— YOUR OBJECTIVE —
Extract, from the listing that follows, each line containing the word "this".

— Some records —
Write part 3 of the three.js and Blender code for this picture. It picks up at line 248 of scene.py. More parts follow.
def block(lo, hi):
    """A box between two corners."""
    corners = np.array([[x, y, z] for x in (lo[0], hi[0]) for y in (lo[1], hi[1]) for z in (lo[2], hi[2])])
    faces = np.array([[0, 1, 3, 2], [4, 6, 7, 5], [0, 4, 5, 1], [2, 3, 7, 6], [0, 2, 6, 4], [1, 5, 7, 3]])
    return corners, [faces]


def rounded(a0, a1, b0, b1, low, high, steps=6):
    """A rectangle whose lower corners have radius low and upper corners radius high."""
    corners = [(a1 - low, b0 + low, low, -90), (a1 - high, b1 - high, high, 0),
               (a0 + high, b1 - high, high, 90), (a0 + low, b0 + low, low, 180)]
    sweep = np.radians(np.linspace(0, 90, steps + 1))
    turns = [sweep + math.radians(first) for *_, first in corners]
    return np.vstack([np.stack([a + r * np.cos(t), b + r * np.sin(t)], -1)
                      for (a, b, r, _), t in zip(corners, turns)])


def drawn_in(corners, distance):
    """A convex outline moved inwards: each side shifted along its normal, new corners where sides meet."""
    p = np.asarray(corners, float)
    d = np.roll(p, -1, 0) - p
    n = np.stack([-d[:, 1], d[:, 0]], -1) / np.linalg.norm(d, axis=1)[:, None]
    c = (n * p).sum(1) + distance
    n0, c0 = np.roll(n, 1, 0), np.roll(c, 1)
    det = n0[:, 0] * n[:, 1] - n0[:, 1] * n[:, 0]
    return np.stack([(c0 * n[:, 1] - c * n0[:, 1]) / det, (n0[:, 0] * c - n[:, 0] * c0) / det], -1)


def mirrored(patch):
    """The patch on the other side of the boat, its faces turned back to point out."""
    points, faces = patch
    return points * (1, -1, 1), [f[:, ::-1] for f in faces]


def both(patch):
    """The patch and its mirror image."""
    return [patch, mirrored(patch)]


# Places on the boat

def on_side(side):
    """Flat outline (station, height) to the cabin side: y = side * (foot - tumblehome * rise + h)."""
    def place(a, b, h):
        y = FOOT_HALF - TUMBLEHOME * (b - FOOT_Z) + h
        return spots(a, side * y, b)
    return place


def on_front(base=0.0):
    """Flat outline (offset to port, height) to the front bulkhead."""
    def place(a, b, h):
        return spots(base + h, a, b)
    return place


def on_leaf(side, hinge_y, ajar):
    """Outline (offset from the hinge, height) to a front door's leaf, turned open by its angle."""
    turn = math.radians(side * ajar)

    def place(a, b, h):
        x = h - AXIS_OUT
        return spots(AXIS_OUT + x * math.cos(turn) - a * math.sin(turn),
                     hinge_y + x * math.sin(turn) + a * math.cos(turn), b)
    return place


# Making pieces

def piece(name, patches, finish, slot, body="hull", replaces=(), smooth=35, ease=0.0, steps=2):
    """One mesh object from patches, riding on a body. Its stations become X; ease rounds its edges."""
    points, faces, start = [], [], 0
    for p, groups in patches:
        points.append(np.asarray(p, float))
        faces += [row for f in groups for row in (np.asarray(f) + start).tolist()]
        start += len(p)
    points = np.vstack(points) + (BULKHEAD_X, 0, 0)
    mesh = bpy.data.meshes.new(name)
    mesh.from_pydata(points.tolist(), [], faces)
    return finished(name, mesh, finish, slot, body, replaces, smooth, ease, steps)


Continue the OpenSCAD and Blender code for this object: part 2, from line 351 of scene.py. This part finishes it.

— COMPLETE OUTPUT —
Write part 3 of the three.js and Blender code for this picture. It picks up at line 248 of scene.py. More parts follow.
Continue the OpenSCAD and Blender code for this object: part 2, from line 351 of scene.py. This part finishes it.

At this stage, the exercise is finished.